In this presentation, however, the state of the art and recent achievements in two strands of language technology will be explained and illustrated by examples. One of them is the automatic extraction of semantic relations, or more precisely of relation instances, from large volumes of texts. Such relation instances could be events, properties of objects, or opinions on products. Using results from our own research, I will demonstrate how machine learning techniques were combined with existing advanced language analysis methods for improving such an analysis beyond the best results achievable by either one of these approaches alone. I will also show how the semantic domain models can be utilized for improving the performance of the relation extraction.

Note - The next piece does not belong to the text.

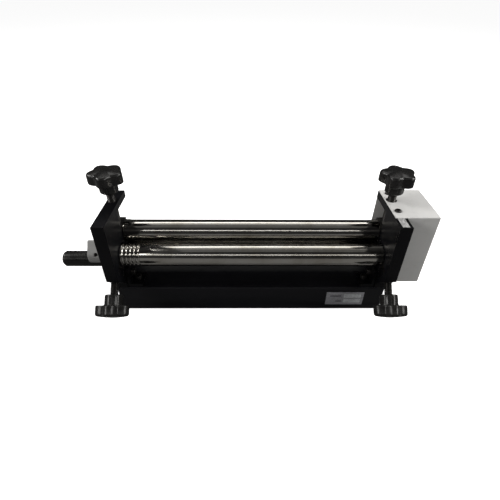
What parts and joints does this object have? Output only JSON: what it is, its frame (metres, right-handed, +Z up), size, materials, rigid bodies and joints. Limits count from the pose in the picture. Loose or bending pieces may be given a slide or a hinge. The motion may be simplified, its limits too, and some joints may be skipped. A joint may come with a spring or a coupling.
{
  "type": "slip roll machine",
  "caption": "Hand-cranked bench roll machine: geared pinch rollers, a sloped bending roller, star-knob adjusters, side frames, gear cover and box-section base.",
  "frame": {"origin": "centre of the base tube's underside", "axes": "+Z up, +X along the rollers towards the gear cover, -Y the infeed side with the bending roller's knobs"},
  "size_m": [0.4897, 0.1494, 0.187],
  "materials": {
    "black_paint": "gloss black enamel",
    "grey_paint": "satin light grey powder coat",
    "polished_steel": "ground and polished",
    "zinc_steel": "bright zinc plate",
    "dark_steel": "black oxide",
    "bronze": "machined bronze",
    "black_plastic": "moulded gloss",
    "label_film": "blank printed film"
  },
  "bodies": {
    "frame": {"base_tube": "black_paint", "left_base_plug": "black_plastic", "right_base_plug": "black_plastic", "left_frame": "black_paint", "right_frame": "black_paint", "left_foot_bracket": "black_paint", "right_foot_bracket": "black_paint", "left_frame_bolt": "dark_steel", "right_frame_bolt": "dark_steel", "left_base_bolt": "dark_steel", "right_base_bolt": "dark_steel", "left_lower_bush": "bronze", "right_lower_bush": "bronze", "gear_cover": "grey_paint", "cover_screw_1": "dark_steel", "cover_screw_2": "dark_steel", "base_label": "label_film", "frame_label": "label_film"},
    "upper_carriage": {"left_upper_block": "dark_steel", "right_upper_block": "dark_steel", "left_upper_bush": "bronze", "right_upper_bush": "bronze", "left_upper_pin": "zinc_steel", "right_upper_pin": "zinc_steel"},
    "upper_roller_set": {"upper_roller": "polished_steel", "upper_gear": "zinc_steel", "upper_gear_key": "zinc_steel", "upper_gear_washer": "zinc_steel", "upper_gear_screw": "dark_steel", "left_upper_collar": "dark_steel"},
    "drive": {"lower_roller": "polished_steel", "lower_gear": "zinc_steel", "lower_gear_key": "zinc_steel", "lower_gear_washer": "zinc_steel", "lower_gear_screw": "dark_steel", "crank_arm": "grey_paint", "crank_grub_screw": "dark_steel", "crank_spindle": "zinc_steel"},
    "crank_handle": {"crank_grip": "black_plastic"},
    "bending_carriage": {"left_bending_block": "dark_steel", "right_bending_block": "dark_steel", "left_bending_pin": "zinc_steel", "right_bending_pin": "zinc_steel"},
    "bending_roller_set": {"bending_roller": "polished_steel", "left_bending_collar": "dark_steel"},
    "left_top_adjuster": {"left_top_knob": "black_plastic", "left_top_screw": "dark_steel"},
    "right_top_adjuster": {"right_top_knob": "black_plastic", "right_top_screw": "dark_steel"},
    "left_lower_adjuster": {"left_lower_knob": "black_plastic", "left_lower_screw": "dark_steel"},
    "right_lower_adjuster": {"right_lower_knob": "black_plastic", "right_lower_screw": "dark_steel"}
  },
  "joints": [
    {"name": "upper_roller_lift", "type": "slide", "parent": "frame", "child": "upper_carriage", "axis": [0, 0, 1], "range_m": [-0.0005, 0.0015]},
    {"name": "upper_roller_turn", "type": "hinge", "parent": "upper_carriage", "child": "upper_roller_set", "pos_m": [0, -0.0018, 0.1038], "axis": [1, 0, 0], "continuous": true},
    {"name": "crank_turn", "type": "hinge", "parent": "frame", "child": "drive", "pos_m": [0, 0.0012, 0.0751], "axis": [1, 0, 0], "continuous": true},
    {"name": "crank_handle_spin", "type": "hinge", "parent": "drive", "child": "crank_handle", "pos_m": [-0.235, 0.03877, 0.02578], "axis": [1, 0, 0], "continuous": true},
    {"name": "bending_roller_lift", "type": "slide", "parent": "frame", "child": "bending_carriage", "axis": [0, 0.7071, 0.7071], "range_m": [-0.006, 0.0045]},
    {"name": "bending_roller_turn", "type": "hinge", "parent": "bending_carriage", "child": "bending_roller_set", "pos_m": [0, -0.031, 0.0874], "axis": [1, 0, 0], "continuous": true},
    {"name": "left_top_knob_turn", "type": "hinge", "parent": "upper_carriage", "child": "left_top_adjuster", "pos_m": [-0.1688, -0.0018, 0.15], "axis": [0, 0, 1], "range_deg": [-121, 361]},
    {"name": "right_top_knob_turn", "type": "hinge", "parent": "upper_carriage", "child": "right_top_adjuster", "pos_m": [0.1688, -0.0018, 0.15], "axis": [0, 0, 1], "range_deg": [-121, 361]},
    {"name": "left_lower_knob_turn", "type": "hinge", "parent": "bending_carriage", "child": "left_lower_adjuster", "pos_m": [-0.1678, -0.031, 0.0874], "axis": [0, 0.7071, 0.7071], "range_deg": [-1441, 1081]},
    {"name": "right_lower_knob_turn", "type": "hinge", "parent": "bending_carriage", "child": "right_lower_adjuster", "pos_m": [0.1678, -0.031, 0.0874], "axis": [0, 0.7071, 0.7071], "range_deg": [-1441, 1081]}
  ],
  "couplings": [
    {"joint": "upper_roller_turn", "follows": "crank_turn", "ratio": -1},
    {"joint": "left_top_knob_turn", "follows": "upper_roller_lift", "rad_per_m": 4188.8},
    {"joint": "right_top_knob_turn", "follows": "upper_roller_lift", "rad_per_m": 4188.8},
    {"joint": "left_lower_knob_turn", "follows": "bending_roller_lift", "rad_per_m": 4188.8},
    {"joint": "right_lower_knob_turn", "follows": "bending_roller_lift", "rad_per_m": 4188.8}
  ]
}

The second strand of research to be presented is the deep syntactic and semantic analysis of human language. While most computational linguists had turned away from this fundamental challenge in favour of lower hanging fruit, a few groups continued the quest for text understanding. Because of the size of the problem and the desire to develop techniques that would work for more than language, several of them teamed up in international collaborations. I will briefly describe the two largest international collaborations in this area, the DELPH-IN initiative dedicated to deep language processing with HPSG and the PARGRAM initiative pursuing the same goal by LFG. HPSG and LFG are two advanced formal models of linguistic description developed in the seventies and eighties of last century. The results of the PARGRAM initiative were lead by PARC and are among the central assets of the search technology company Powerset which was recently acquired by Microsoft. The results of the DELPH-IN initiative are collected in growing a open-source repository of research resources. I will explain the significance of recent advances by these two consortia and related research activities.
In the conclusion of the talk I will argue that a combination of the machine-learning approach to relation extraction with the advances of the deep linguistic processing research will open the way to an exploitation of large volumes of unstructured textual data by semantic technologies.